Thing is the concept, for me, is flawed. It would be like planting weeds where the flowers used to grow. Yes, for me and the purpose of this exercise, the weeds are the positives – they are the ones that grow unabated. The idea with the positive flashcards was, for her, so I could plant more flowers amongst the weeds, but she had forgotten that my balance comes in reverse and staring at the flowers too long caused the problems in the first place. The flowers provide the hope of beauty while the weeds provide the reality of imperfection … and excellent compost. Sometimes the best place for the flowers is in a vase.

Gardening analogies and divas … a contrast too far? Perhaps. The point is I’ve licked my wounds. It’s enough now. I’ve explored. I’ve delved. I’ve dug my hands deep into my grey matter. I’ve planted. I’ve pruned. I’ve watered the garden with my tears.
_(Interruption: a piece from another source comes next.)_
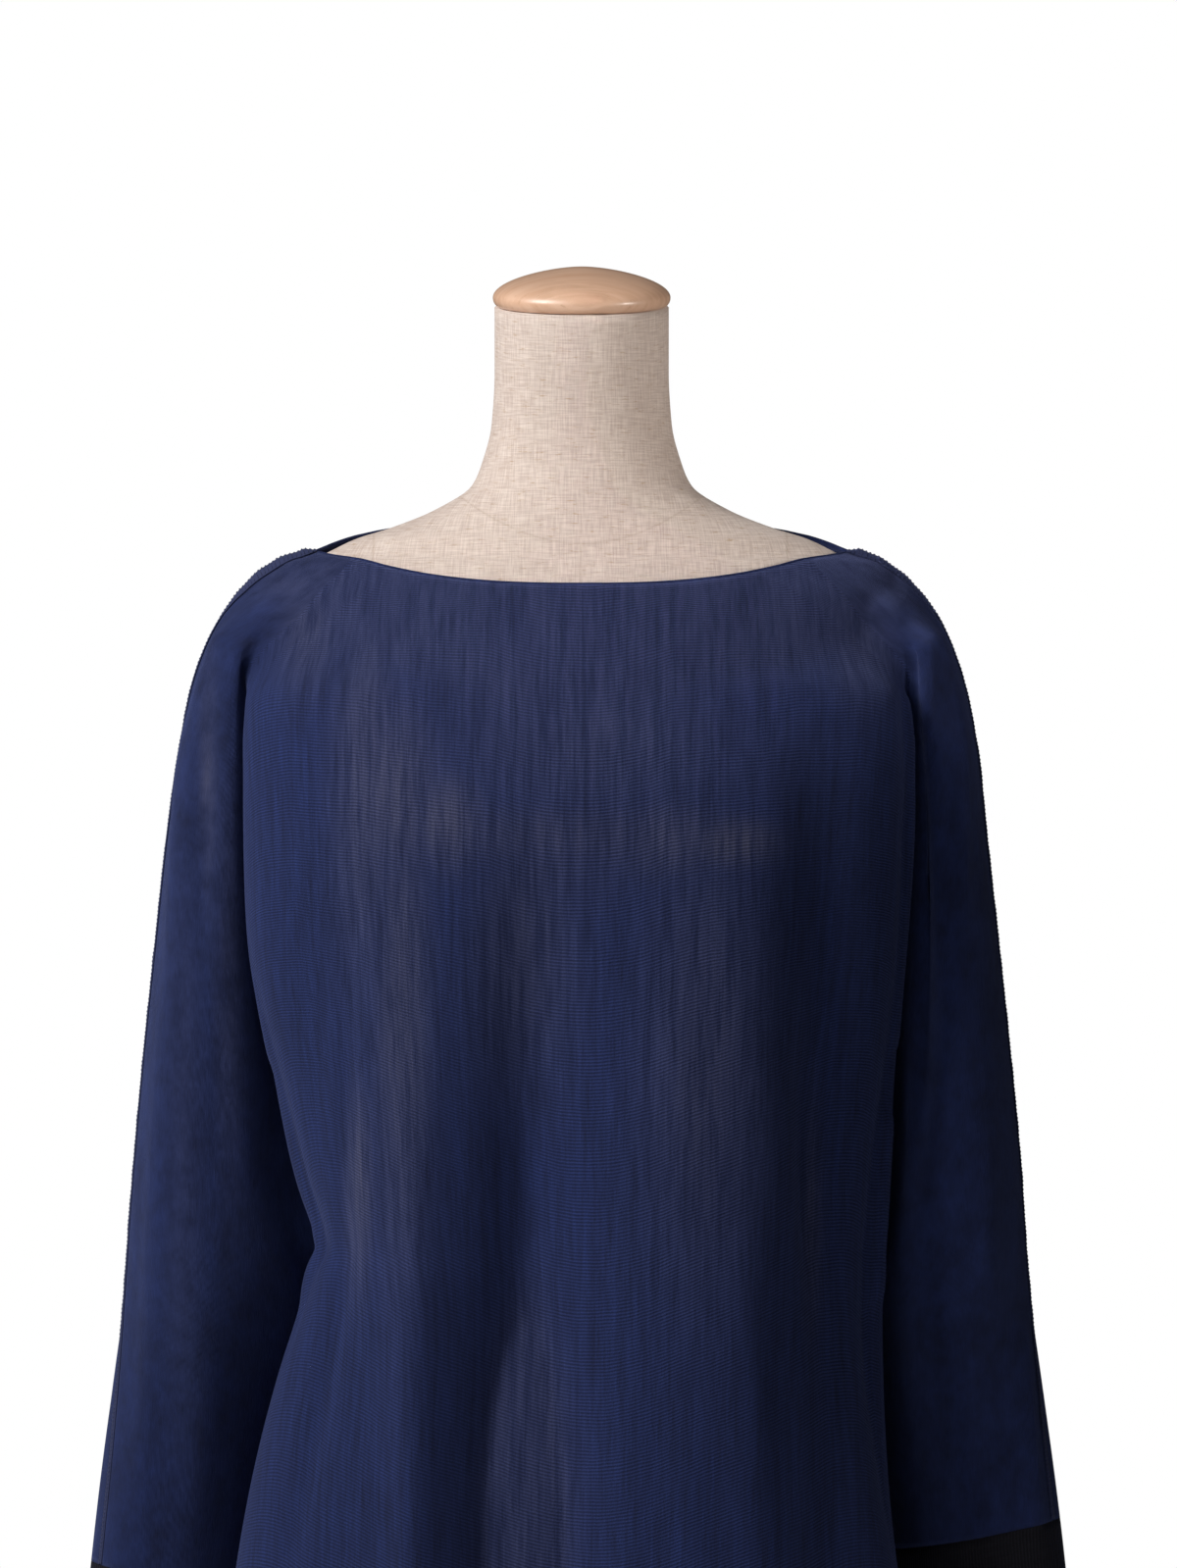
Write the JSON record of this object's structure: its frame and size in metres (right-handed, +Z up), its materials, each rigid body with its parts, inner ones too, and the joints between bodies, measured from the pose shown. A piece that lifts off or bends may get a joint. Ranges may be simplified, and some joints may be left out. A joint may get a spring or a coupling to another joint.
{
  "type": "boat neck sweater on dress form",
  "caption": "Boat neck dolman pullover with contrast cuffs, resting on a limbless dress form with a neck cap, post and round base.",
  "frame": {"origin": "middle of the underside of the round base, on the floor", "axes": "+Z up along the post, -Y towards the sweater's front, +X towards the wearer's left sleeve"},
  "size_m": [0.5673, 0.27, 1.0197],
  "materials": {
    "navy_jersey": "matte, slightly sheer fine-gauge jersey",
    "black_jersey": "matte jersey",
    "overlock_thread": "matte thread",
    "oatmeal_linen": "matte plain weave with slubs",
    "beech_wood": "clear satin lacquer",
    "satin_steel": "satin"
  },
  "bodies": {
    "root": {"front_panel": "navy_jersey", "back_panel": "navy_jersey", "cuff_left": "black_jersey", "cuff_right": "black_jersey", "shoulder_seam_left": "overlock_thread", "shoulder_seam_right": "overlock_thread", "form_torso": "oatmeal_linen", "form_neck_cap": "beech_wood", "stand_post": "satin_steel", "stand_base": "beech_wood"}
  },
  "joints": []
}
I have become the river that flows through the garden … sometimes a trickle, sometimes a torrent but always fluid … watering both the flowers and the weeds, neglectful of neither, valuing each in its ability to provide balance and perspective – compost and beauty. I am moving through this.

The garden may never be done … but what’s the point of a big bed if you can’t jump on it. When I see my healer tomorrow, I will be sure to tell her that Gloria ate my homework.